The Premier League released a statement saying they finally signed off on the deal after receiving legally binding assurances that there was a separation between the majority owners of the club, the Saudi Arabian Public Investment Fund, and the Saudi state.
That’s not the full story.
beIN Sports own the TV rights for Premier League in the Middle East, but Saudi Arabia banned them from broadcasting in their country. In their place was a pirate broadcaster who retransmitted the beIN Sports signal with their BeoutQ logo.
Earlier this week, Saudi Arabia allowed beIN Sports to broadcast in their country, beIN Sports withdrew their protest for the takeover, and the Premier League sanctioned the deal.
In the end, it all came down to money and TV rights.
WHAT DOES THIS MEAN FOR THE PREMIER LEAGUE?
The Big Six could become the Big Seven. It will take a few years, but if Newcastle evolves in a similar fashion to Manchester City, they could break into the Top 4 in 3/4 years.
Some people will argue the league is now more competitive, and we have one more team capable of challenging for the title. But that also means we’re further away from seeing a repeat of Leicester City‘s magical title win.
Established clubs like Liverpool, Arsenal, Tottenham, Everton, and Leicester City risk falling further down the pecking order because they can’t compete financially with the mega-rich clubs.
WHAT HAPPENS NOW FOR NEWCASTLE?
It’s almost certain Steve Bruce will be replaced in the next few days. The football, tactics, and player selection have been dire, and Mike Ashley has used him as a shield from the fan’s outrage. The new owners are willing to pay his $11 million compensation package, and the conversation will turn to who will be appointed to replace him.
My dream choice would be Antonio Conte. I’m a big fan, and he is the only world-class candidate out of a job at the moment. Brendan Rodgers is rumored to be the new owner’s first choice, but I can’t see him leaving Leicester any time soon. This appointment will set the tone for the project, and they need to get it right.
The second question is, who will we sign in January? I’m confident we will make a Robinho-type marquee signing just like Manchester City and my monies on Phillippe Coutinho. I think Luka Jović from Real Madrid is another possibility.
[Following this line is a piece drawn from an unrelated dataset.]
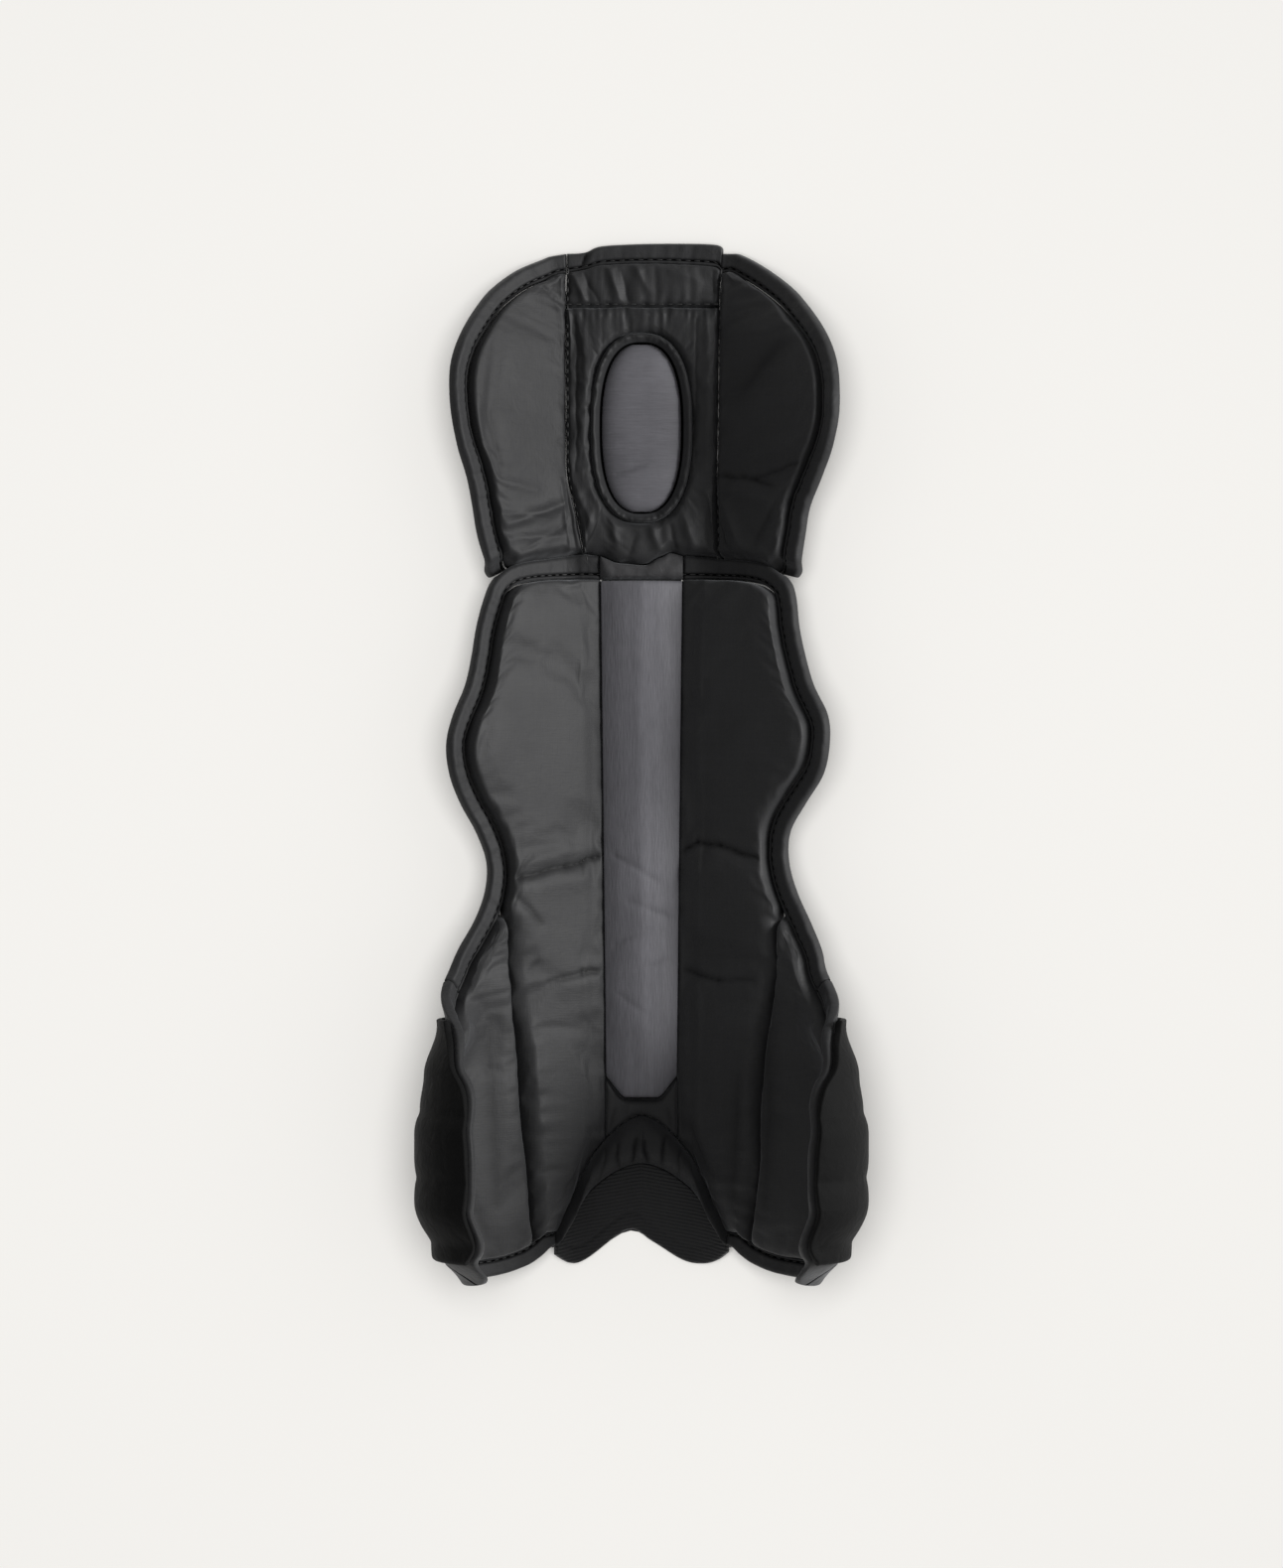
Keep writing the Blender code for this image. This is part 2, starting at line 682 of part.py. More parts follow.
def knee_side(side_name, side):
    """The knee's wing and its binding on one side. Returns the binding's end beside the top hem."""
    seam = knee_seam(side_name)
    outer = through(seen(KNEE_EDGE, side_name, KNEE_HALF, KNEE_LENGTH, SHIN_LENGTH))
    inner = moved_in(outer, BINDING_WIDTH)
    pairs = [pair for pair in zip(outer, inner) if pair[1][0] > seam[0][0] + CORNER_RUN]
    hem_corner = (seam[0][0], SHIN_LENGTH + HEM_CORNER * KNEE_LENGTH)
    outer = [hem_corner] + [pair[0] for pair in pairs]
    inner = [seam[0]] + [pair[1] for pair in pairs]
    binding(f"knee_binding_{side_name}", outer[:1] + outer[1::2], inner[:1] + inner[1::2], side)

    shin_top = through(seen(SHIN_EDGE, side_name, SHIN_HALF, SHIN_LENGTH))
    foot = [place for place in shin_top if seam[-1][0] + SEAM_GAP < place[0] < inner[-1][0] - CORNER_CLEARANCE]
    foot = [seam[-1]] + foot + [(inner[-1][0], inner[-1][1])]
    net = patch(inner[:2], foot, seam, inner[1:], shares(15), edged(KNEE_WING_WIDTH, 1))
    heights = stuffed(net, KNEE_THICKNESS, (SEAM_HEIGHT, SEAM_HEIGHT, SEAM_HEIGHT, GROOVE_HEIGHT))
    net = on_side(net, side)
    body(f"knee_wing_{side_name}", net, heights, level(net, 0.0), BLACK_FABRIC)
    return outer[0], inner[0]


def oval(angle, half_width, half_length):
    """A rounded oval's point in the cut at an angle from the right, about the window's centre."""
    c, s = math.cos(angle), math.sin(angle)
    across = math.copysign(abs(c) ** (2 / WINDOW_POWER), c) * half_width
    along = math.copysign(abs(s) ** (2 / WINDOW_POWER), s) * half_length
    return across, WINDOW_CENTRE + along


def knee_centre():
    """The middle of the knee: its top hem, top panel, panel round the window, trim and insert."""
    ends = {}
    for side_name, side in SIDES:
        ends[side_name] = [(side * across, along) for across, along in knee_side(side_name, side)]
    left_seam = [(-across, along) for across, along in knee_seam("left")]
    right_seam = knee_seam("right")

    def hem_line(table, index):
        points = [(share * KNEE_SEAM, SHIN_LENGTH + along * KNEE_LENGTH) for share, along in table]
        return even(through([ends["left"][index]] + points + [ends["right"][index]]), 20)

    hem_top, hem_foot = hem_line(HEM_TOP, 0), hem_line(HEM_FOOT, 1)
    net = strip(hem_top, hem_foot, (0.0, 0.22, 0.72, 1.0))
    top = [[BINDING_THICKNESS * share for share in (0.62, 1.0, 0.98, 0.74)] for _ in net]
    body("knee_top_hem", net, top, level(net, 0.0), BLACK_BINDING)

    def until(seam, upper):
        return [place for place in seam if place[1] > GATHER_ALONG + SEAM_GAP] if upper else [
            place for place in seam if place[1] < GATHER_ALONG - SEAM_GAP]

    left_x = min(left_seam, key=lambda place: abs(place[1] - GATHER_ALONG))[0]
    right_x = min(right_seam, key=lambda place: abs(place[1] - GATHER_ALONG))[0]
    gather = even([(left_x, GATHER_ALONG), (right_x, GATHER_ALONG)], 4 * GATHER_COUNT)
    net = patch(
        hem_foot, gather, until(left_seam, True) + [gather[0]], until(right_seam, True) + [gather[-1]],
        shares(4), shares(16),
    )
    seams = (SEAM_HEIGHT, SEAM_HEIGHT, SEAM_HEIGHT, SEAM_HEIGHT)
    heights = stuffed(net, KNEE_THICKNESS * 0.8, seams, KNEE_ROLLED_EDGE)
    body("knee_top_panel", net, heights, level(net, 0.0), BLACK_FABRIC)

    right_side = [gather[-1]] + until(right_seam, False)
    left_side = until(left_seam, False)[::-1] + [gather[0]]
    foot = even([right_side[-1], left_side[0]], 8)
    border = gather[::2] + even(right_side, 14)[1:] + foot[1:] + even(left_side, 14)[1:-1]
    net = []
    for place in border:
        angle = math.atan2((place[1] - WINDOW_CENTRE) / WINDOW_HALF_LENGTH, place[0] / WINDOW_HALF_WIDTH)
        opening = oval(angle, WINDOW_HALF_WIDTH, WINDOW_HALF_LENGTH)
        net.append([tuple(mix(o, i, share) for o, i in zip(place, opening))
                    for share in (0.0, 0.15, 0.45, 0.8, 1.0)])
    heights = []
    for row in net:
        heights.append([])
        for place in row:
            edge = rise(math.dist(place, row[0]), KNEE_ROLLED_EDGE)
            edge *= rise(math.dist(place, row[-1]) + SEAM_GAP, KNEE_ROLLED_EDGE)
            height = mix(SEAM_HEIGHT, KNEE_THICKNESS, edge)
            below = GATHER_ALONG - place[1]
            fold = math.cos(2 * math.pi * GATHER_COUNT * (place[0] - left_x) / (right_x - left_x))
            height += GATHER_DEPTH * fold * math.exp(-(below / GATHER_REACH) ** 2)
            heights[-1].append(height)
    body("knee_centre_panel", net, heights, level(net, 0.0), BLACK_FABRIC, wrap=True)

    angles = [2 * math.pi * step / 40 for step in range(40)]
    net = [[oval(angle, WINDOW_HALF_WIDTH - inset, WINDOW_HALF_LENGTH - inset)
            for inset in (0.0, 0.25 * TRIM_WIDTH, 0.75 * TRIM_WIDTH, TRIM_WIDTH)] for angle in angles]
    heights = [[TRIM_HEIGHT * share for share in (0.72, 1.0, 1.0, 0.72)] for _ in net]
    body("window_trim", net, heights, level(net, 0.0), BLACK_BINDING, wrap=True)

    half_width = WINDOW_HALF_WIDTH - TRIM_WIDTH
    half_length = WINDOW_HALF_LENGTH - TRIM_WIDTH
    net = []
    heights = []
    for turn in [math.sin(mix(-1.0, 1.0, step) * math.pi / 2) * 0.975 for step in shares(12)]:
        half = half_width * (1.0 - abs(turn) ** WINDOW_POWER) ** (1.0 / WINDOW_POWER)
        columns = (-1.0, -0.85, -0.5, 0.0, 0.5, 0.85, 1.0)
        net.append([(share * half, WINDOW_CENTRE + turn * half_length) for share in columns])
        heights.append([
            mix(INSERT_EDGE_HEIGHT, INSERT_DOME,
                math.sqrt(max(0.0, (1.0 - abs(share) ** 2.5) * (1.0 - abs(turn) ** 4))))
            for share in columns
        ])
    body("window_insert", net, heights, level(net, 0.0), GREY_FABRIC)


def wing_cover(side_name, side):
    """The outer panel on the back of the wing, with three cross seams pressed in."""
    rows = [mix(0.035, 0.365, step) * SHIN_LENGTH for step in shares(15)]
    wing = through(in_cut(WING_EDGE, side_name, WING_REACH, SHIN_LENGTH))
    net = []
    heights = []
    for along in rows:
        edge = next((mix(start[0], end[0], (start[1] - along) / (start[1] - end[1]))
                     for start, end in zip(wing, wing[1:]) if start[1] >= along > end[1]), wing[0][0])
        start = WING_REACH * fold_at(along, "curl_start")
        net.append([(mix(start, edge - COVER_INSET, share), along) for share in shares(8)])
        seam = max(math.exp(-((along / SHIN_LENGTH - place) / 0.008) ** 2)
                   for place in (0.062, 0.150, 0.238))
        heights.append([-COVER_GAP - COVER_THICKNESS * (1.0 - 0.35 * seam)] * 9)
    net = on_side(net, side)
    body(f"wing_cover_{side_name}", net, level(net, -COVER_GAP), heights, RIBBED_FABRIC)


def main():
    clear_scene()
    parts = bpy.data.collections.get("leg_guard") or bpy.data.collections.new("leg_guard")
    if parts.name not in bpy.context.scene.collection.children:
        bpy.context.scene.collection.children.link(parts)
    centre_pieces()
    knee_centre()
    for side_name, side in SIDES:
        shin_side(side_name, side)
        wing_cover(side_name, side)


main()
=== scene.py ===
"""The looks of a padded leg guard that lies on its front, hollow side up, as a Blender add-on.

Every padded piece is cut flat, folded into the guard's trough, filled and then detailed: seams,
puckers, creases, hems, stitches and woven cloth. A place in the cut is (across, along), where across
runs from the centre line round the fold, negative on the left, and along runs from the ankle tip to
the knee. Sizes are in millimetres until a mesh is made.
"""

import math
from collections import namedtuple

import bmesh
import bpy
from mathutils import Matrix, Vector, noise


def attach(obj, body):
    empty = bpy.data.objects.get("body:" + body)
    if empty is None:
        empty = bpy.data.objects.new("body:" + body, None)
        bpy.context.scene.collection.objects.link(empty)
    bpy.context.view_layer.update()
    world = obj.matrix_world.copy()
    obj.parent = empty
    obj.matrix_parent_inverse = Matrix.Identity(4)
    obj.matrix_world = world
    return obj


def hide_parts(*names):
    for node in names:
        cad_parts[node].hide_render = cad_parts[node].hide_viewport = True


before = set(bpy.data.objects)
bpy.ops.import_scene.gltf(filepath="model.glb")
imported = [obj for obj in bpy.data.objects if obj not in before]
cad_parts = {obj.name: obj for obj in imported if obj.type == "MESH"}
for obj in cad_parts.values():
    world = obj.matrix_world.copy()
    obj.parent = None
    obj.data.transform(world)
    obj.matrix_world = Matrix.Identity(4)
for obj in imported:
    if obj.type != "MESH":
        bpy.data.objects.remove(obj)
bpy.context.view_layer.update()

bl_info = {
    "name": "Padded Leg Guard",
    "version": (1, 0, 0),
    "blender": (4, 5, 0),
    "location": "View3D > Sidebar > Guard",
    "description": "Builds a padded leg guard with its seams, puckers, hems and stitches",
    "category": "Add Mesh",
}

MM = 0.001
SUFFIX = "_cloth"

# Lengths along the guard
SHIN_LENGTH = 287.0
KNEE_LENGTH = 127.0
TOTAL_LENGTH = SHIN_LENGTH + KNEE_LENGTH
MIDDLE = TOTAL_LENGTH / 2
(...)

We will likely entice star players with big contracts from our rivals to weaken them. Manchester City did a similar thing signing Jolean Lescott from Everton, Gareth Barry and James Milner from Aston Villa, and Samir Nasri, Gäel Clichy, and Bacary Sagna from Arsenal.
For me, I’ll take some time to reflect on this takeover and see how I feel about it in the coming days, weeks, and months.
It’s easy to get blinded by the possibilities, the hope, and the excitement this takeover brings after such a dark time in our club’s history. I have a feeling all the money and success will come at the expense of the club’s morals and soul as Saudi Arabia morphs us into a PR tool.